Well, it's here. The mighty Wasatch 100. I remember sending in my application and thinking, "why not, if it's meant to be-they'll draw me". On February 2nd, the call came. I was at a Chinese restaurant celebrating my father-in-laws birthday and my beautiful daughter Samantha's b-day. It was Eddy, he said that he did not make it in but Aric Manning did. What?? Sweet, damn, hell, awesome....oh shit! Lots of thoughts passed through my head. First was guilt- Eddy didn't get in so some over weight wannabe could get a shot. My thoughts went back and forth until Eddy said, "Okay, now its time to get to work" and "I will pace you and do whatever you need." Wow!
I never thought this day would come. Some are probably happier than me that it is here.
Eddy- Poor guy gets calls all the time with questions on- "is this right", "Should I do this", "what do you think?"
Wife- For putting up with my moods and juggling the entire families schedule so I can get time to do something only I do.
Kids- Waking up on weekends only to find their dad isn't home because he is up in the mountains.
Running partners (Phil & Scott Mendoza)- listening to me on the trails and even tailoring their runs to make sure I get in what I need.
Work- just plain tired of hearing about it.
I am sure I forgot countless others who have supported me along the way.
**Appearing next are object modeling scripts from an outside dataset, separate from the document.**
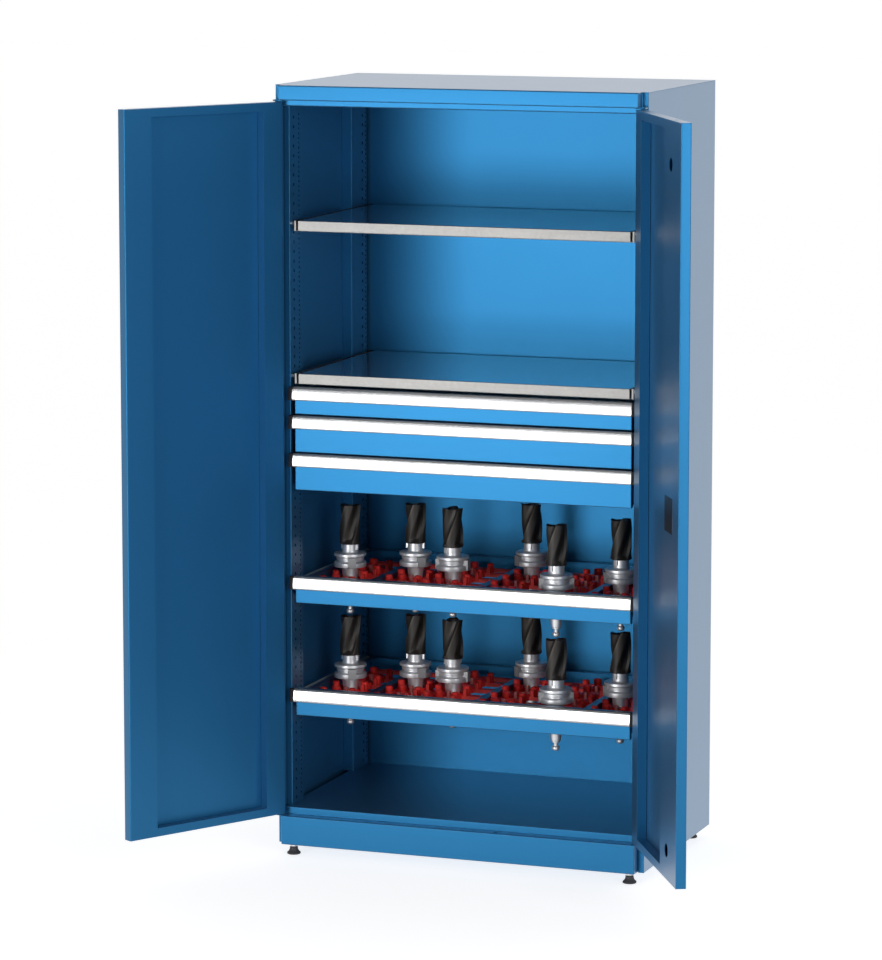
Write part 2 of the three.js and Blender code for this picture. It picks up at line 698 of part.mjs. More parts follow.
// Radius of the tool taper at a drop below the flange's underside
function taperRadius(drop) {
  return share(TAPER_RADIUS, TAPER_END_RADIUS, drop / TAPER_LENGTH);
}

// Six red inserts in one piece, seated over the frame's bars, with a tapered socket for each tool
function inserts() {
  const top = -PANEL_TOP_DROP;
  const low = top - PANEL_THICKNESS;
  const near = FRAME_START + PANEL_END_GAP;
  const far = FRAME_END - PANEL_END_GAP;
  const half = FRAME_HALF - PANEL_SIDE_GAP;
  const barSide = BAR_WIDTH / 2 + PANEL_SIDE_GAP;
  const panels = [
    [-half, barX[0] - barSide],
    [barX[0] + barSide, barX[1] - barSide],
    [barX[1] + barSide, barX[2] - barSide],
    [barX[2] + barSide, half],
  ].map((across) => block(across, [near, far], [low, top]));
  const pad = TAPER_RADIUS + SOCKET_PAD;
  const windowWidth = WINDOW_WIDTH_SHARE * FRAME_HALF;
  const windows = toolPlaces.flatMap(([x, y]) => {
    const across = [x - windowWidth / 2, x + windowWidth / 2];
    const stretches = [[near + BEAM_WIDTH, y - pad], [y + pad, far - BEAM_WIDTH]];
    return stretches
      .filter(([from, to]) => to > from)
      .map((along) => block(across, along, [low - OVERRUN, top + OVERRUN]));
  });
  const beams = [[near, near + BEAM_WIDTH], [far - BEAM_WIDTH, far]].map((along) => (
    block(both(half), along, [low, -BAR_TOP_DROP + SEAT_GAP + BEAM_CAP])
  ));
  const notches = barX.map((x) => block(
    [x - BAR_WIDTH / 2 - SEAT_GAP, x + BAR_WIDTH / 2 + SEAT_GAP],
    [FRONT, REAR],
    [low - OVERRUN, -BAR_TOP_DROP + SEAT_GAP],
  ));
  const bosses = toolPlaces.map((place) => (
    roundZ(TAPER_RADIUS + SOCKET_WALL, place, top - SOCKET_DEPTH, top, TOOL_SIDES)
  ));
  const lugOffset = LUG_OFFSET_SHARE * FRAME_HALF;
  const lugs = toolPlaces.flatMap(([x, y]) => [-1, 1].map((side) => block(
    [x + side * lugOffset - LUG_WIDTH / 2, x + side * lugOffset + LUG_WIDTH / 2],
    [y - LUG_LENGTH / 2, y + LUG_LENGTH / 2],
    [low, top + LUG_HEIGHT],
  )));
  const body = joined([cut(joined(panels), windows), ...beams, ...bosses, ...lugs]);
  const flangeBottom = FLANGE_RISE - FLANGE_HEIGHT;
  const flatGap = SEAT_GAP / Math.cos(Math.PI / TOOL_SIDES);
  const sockets = toolPlaces.map(([x, y], i) => {
    const upper = top + LUG_HEIGHT + OVERRUN;
    const lower = top - SOCKET_DEPTH - OVERRUN;
    const cone = new THREE.CylinderGeometry(
      taperRadius(flangeBottom - upper) + flatGap,
      taperRadius(flangeBottom - lower) + flatGap,
      upper - lower,
      TOOL_SIDES,
    );
    cone.rotateX(Math.PI / 2);
    cone.rotateZ(TOOL_TURN_SHARES[i] * 2 * Math.PI);
    cone.translate(x, y, (upper + lower) / 2);
    return solid(cone);
  });
  return cut(body, [...notches, ...sockets]);
}

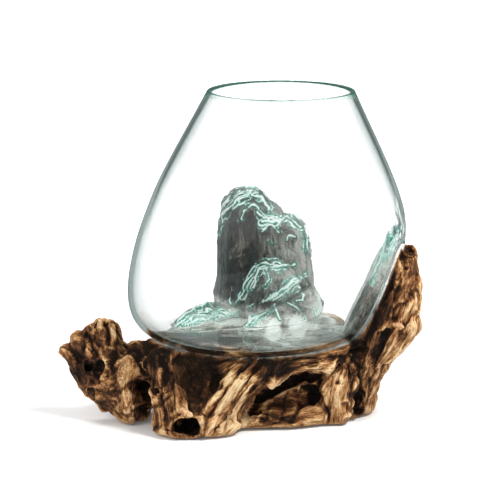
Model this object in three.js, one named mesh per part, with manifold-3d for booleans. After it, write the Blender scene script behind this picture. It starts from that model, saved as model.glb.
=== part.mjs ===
// A blown glass terrarium that has settled over a driftwood root, on felt feet.
// Millimetres, +Z up, the root's long side along X and the viewer at -Y.
import Module from 'manifold-3d';
import * as THREE from 'three';
import { mergeVertices } from 'three/addons/utils/BufferGeometryUtils.js';

const wasm = await Module();
wasm.setup();

// Glass vessel: a round bulb, open at the top, whose axis bends to the right as it rises.
const vesselHeight = 197;
const bellyRadius = 108;
const bellyHeight = 66;
const rimRadius = 58.5;
const floorRadius = 66;
const wall = 3.6;
const rimBead = 1.2;
const shoulderSlope = 0.5;
const floorShift = 2.3;
const slump = 13.5;
const slumpHeight = 110;
const lean = 8.5;
const vesselSegments = 48;
const shoulderRings = 10;
const bowlRings = 8;

// The root, the seat that it forms for the vessel, and its feet.
const seatHeight = 60;
const seatGap = 0.35;
const padThickness = 1.5;
const padRadius = 6.5;
const padSegments = 20;

// Sections of the root's limbs.
const limbSides = 20;
const pressSides = 14;
const fingerSides = 9;
const seamSides = 6;
const seamSpans = 3;
const bodyRings = 2;
const squareness = 2.5;
const fluteCount = 5;
const fluteDepth = 0.07;
const endBulge = 0.5;

// Limbs that carry the vessel and stand on the ground.
// Each station is x, y, z of the centre, half the width seen from the front, half the depth.
const bodyLimbs = {
  heart: [[-106, -28, 33, 18, 18], [-79, -26, 36, 26, 30], [-40, -24, 34, 32, 38],
    [4, -16, 34, 34, 44], [48, -8, 36, 34, 44], [84, 0, 34, 26, 32]],
  rearMass: [[-74, 24, 24, 16, 22], [-40, 34, 32, 26, 34], [12, 42, 36, 30, 38],
    [60, 36, 34, 28, 34], [88, 26, 28, 17, 20]],
  frontLeftFoot: [[-66, -46, 52, 20, 22], [-60, -56, 32, 24, 26], [-51, -68, 8, 25, 29],
    [-49, -70, -14, 24, 26]],
  diagonalRoot: [[16, -58, 54, 13, 16], [-3, -66, 36, 15, 18], [-20, -72, 17, 16, 19],
    [-32, -76, 0, 16, 18]],
  archLip: [[4, -58, 51, 10, 16], [35, -58, 52, 10, 14], [60, -50, 54, 10, 14], [78, -42, 57, 9, 13]],
  lowerLip: [[-34, -66, 8, 9, 14], [0, -56, 7, 9, 16], [30, -54, 7, 9, 16], [54, -48, 9, 10, 14]],
  rightFrontLobe: [[74, -40, 52, 12, 16], [69, -43, 32, 15, 17], [65, -44, 8, 15, 17],
    [62, -44, -12, 14, 16]],
  rightMiddleLobe: [[88, -30, 56, 9, 16], [85, -30, 38, 11, 16], [81, -30, 12, 11, 16],
    [80, -30, -10, 10, 14]],
  rightFoot: [[94, -16, 40, 14, 20], [93, -18, 18, 10, 16], [89, -19, -8, 9, 13]],
  leftFoot: [[-86, -38, 30, 16, 18], [-92, -45, 10, 12, 15], [-93, -47, -8, 10, 12]],
  rearLeftFoot: [[-50, 36, 30, 20, 22], [-56, 46, 8, 17, 18], [-58, 48, -12, 15, 16]],
  rearRightFoot: [[66, 40, 32, 20, 22], [74, 52, 10, 16, 18], [76, 54, -12, 14, 16]],
  upperWing: [[-88, -33, 33, 20, 20], [-108, -32, 43, 21, 15], [-126, -28, 53, 19, 11],
    [-140, -25, 51, 11, 8]],
  lowerWing: [[-92, -42, 16, 15, 15], [-114, -37, 26, 18, 14], [-130, -31, 37, 14, 12],
    [-141, -27, 43, 8, 9]],
};

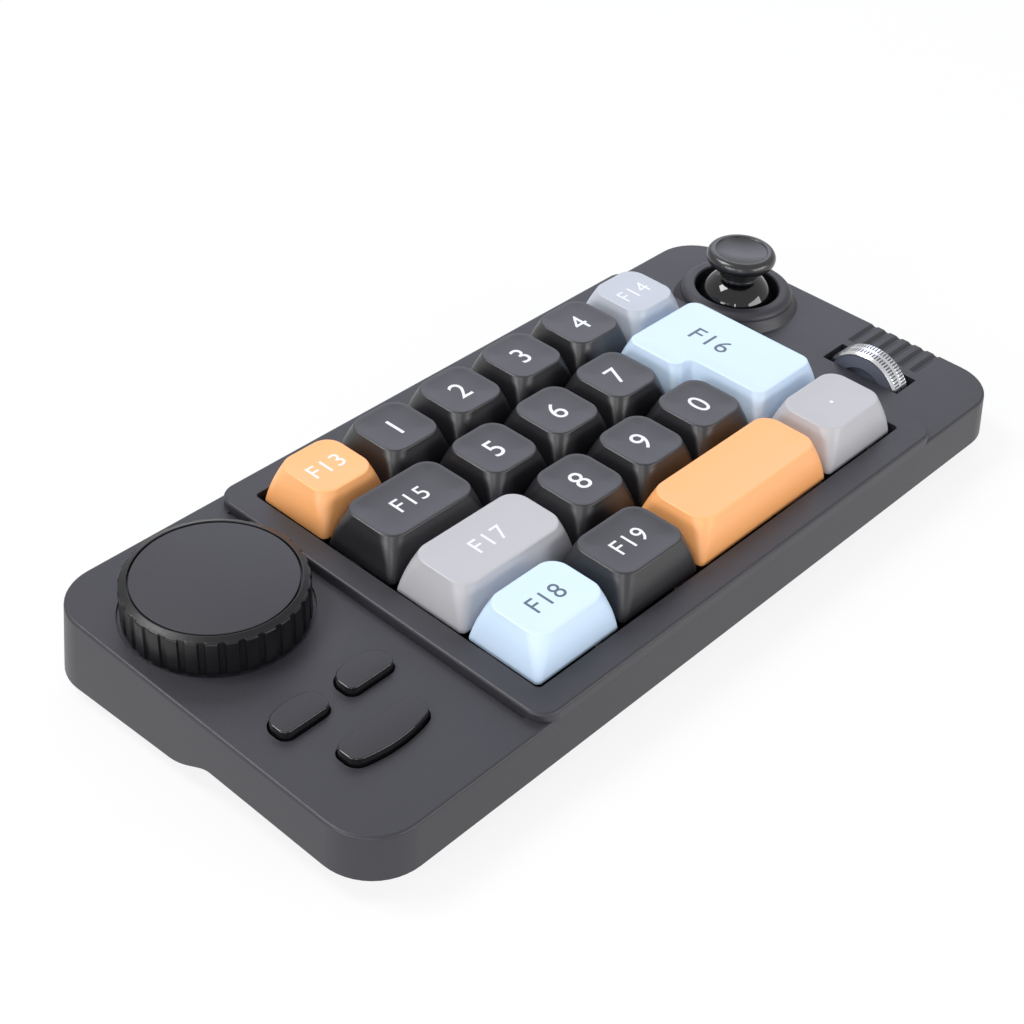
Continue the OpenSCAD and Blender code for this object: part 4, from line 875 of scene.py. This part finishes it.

Anywho- I appreciate all of you very much and during my adventure in the Wasatch mountains, I will think of you all!
I felt like I had a pretty good race year to build up to this point. My training has been decent and I even lost some weight. When this crazy journey started in 2005 watching Scott Jaime in the Wasatch 100, I never thought it would get to this point. Whatever happens out there this weekend, I don't regret it! The journey has been great and now it is time for the celebration (thanks Ed).
The last time I was this scared/nervous was when my daughter Aspen was born, I realize they are at opposite ends of the spectrum but it doesn't take from the fact that I am down right scared. I am going into the unknown. I have read posts, blogs and spoke to elite athletes all year (Scott Jaime, Karl Meltzer, Anton K., Skaggs bros., Brian Fisher, Paul DeWitt, Josh Brimhall, Justin Ricks, Brad Mitchell, Lisa Smith-Batchen-just to name a few) and these individuals are truly amazing! I am not going out with false dreams but sure would like to see my dream come true. A finish at the Wasatch 100!
This will be my last post before the race. Maybe it is a way to get thoughts out of my head, maybe I am over thinking, maybe I am putting too much into something that I started for fun. Whatever the reason, at least I am not alone- to see so many people you admire, look up to and love support me- it's worth it. I wear emotions on my sleeve (no secret for those who know me) and this post may seem over the top but oh well.
Well, thanks again to everyone. I am running to prove something to myself why all the while I hope I will not let anyone down. This started on a birthday in February and after this race maybe its the re-birth of Manners!
No Excuses...No Regrets....Leave Nothing!